Andrey Makarychev is Guest Professor of Politics and Governance at the University of Tartu, Estonia. He is widely published on a variety of topics related to Russian foreign policy, including a co-edited volume with Routledge, 2014, a monograph with Ibidem & Columbia University Press, 2014, book chapters in edited volumes with Palgrave Macmillan, Ashgate, Wiley Blackwell and other publishers, and research articles in major peer-reviewed international journals such as Problems of Post-Communism, Journal of International Relations and Development, Europe-Asia Studies, Journal of Eurasian Studies, Demokratizatsiya, European Urban and Regional Studies and others. Alexandra Yatsyk is Carnegie Research Scholar at the Institute for European, Russian and Eurasian Studies (George Washington University, USA) and Head of the Centre for Cultural Studies of Post-Socialism (Kazan Federal University, Russia).
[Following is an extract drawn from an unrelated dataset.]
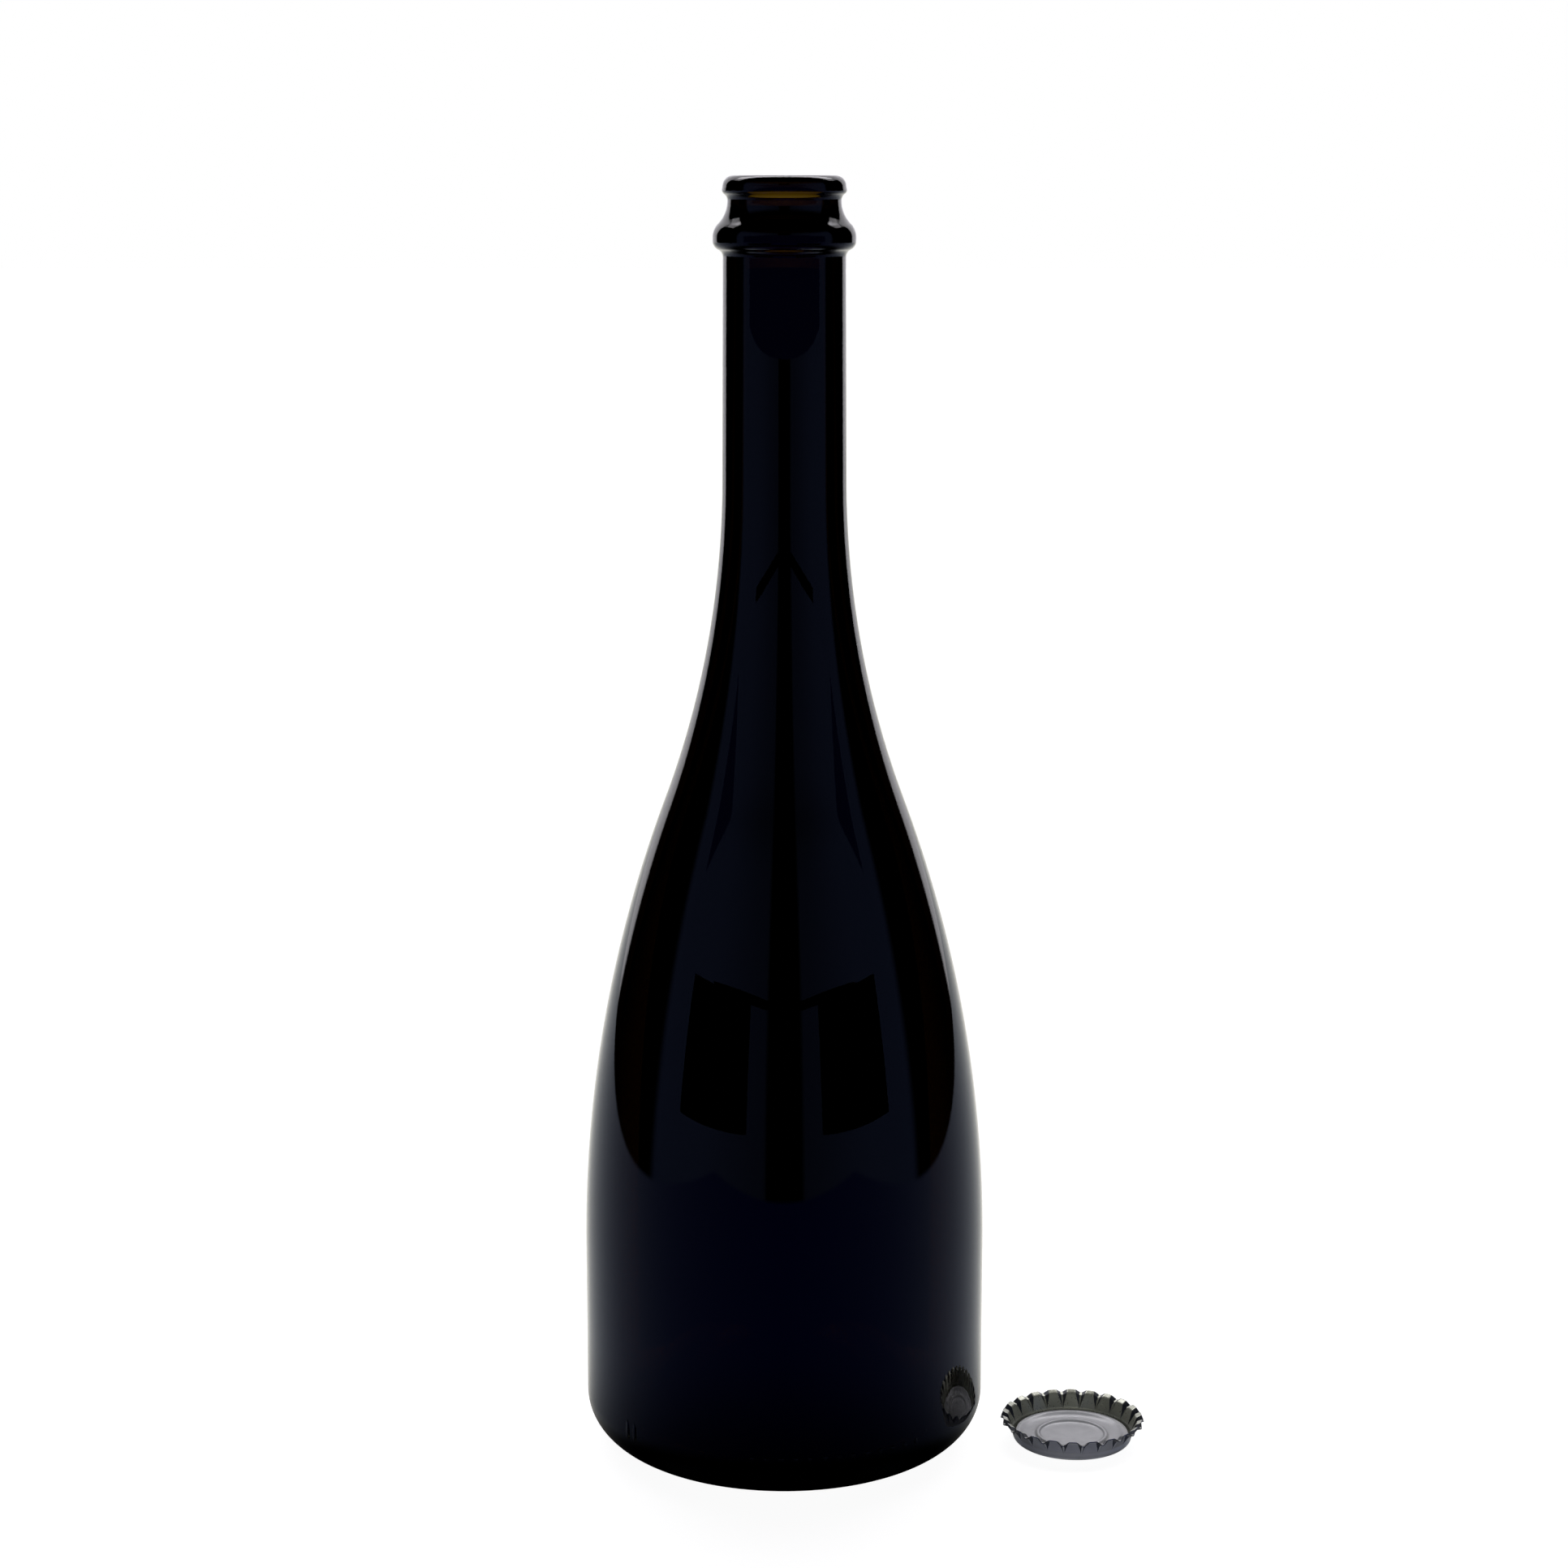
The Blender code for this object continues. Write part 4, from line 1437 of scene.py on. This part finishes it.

She has also worked as a lecturer and a visiting researcher at the School of Language, Translation and Literature Studies (University of Tampere, Finland), the Centre for Urban History of East Central Europe (Lviv, Ukraine), and the Centre for EU-Russia Studies (University of Tartu, Estonia). Her research interests include representations of post-Soviet national identities, sports and cultural mega-events, Russia’s protest art, and biopolitics. She is author of chapters published with Palgrave Macmillan (2015), and articles in European Urban and Regional Studies, Problems of Post-Communism, International Spectator, Digital Icons, and other journals.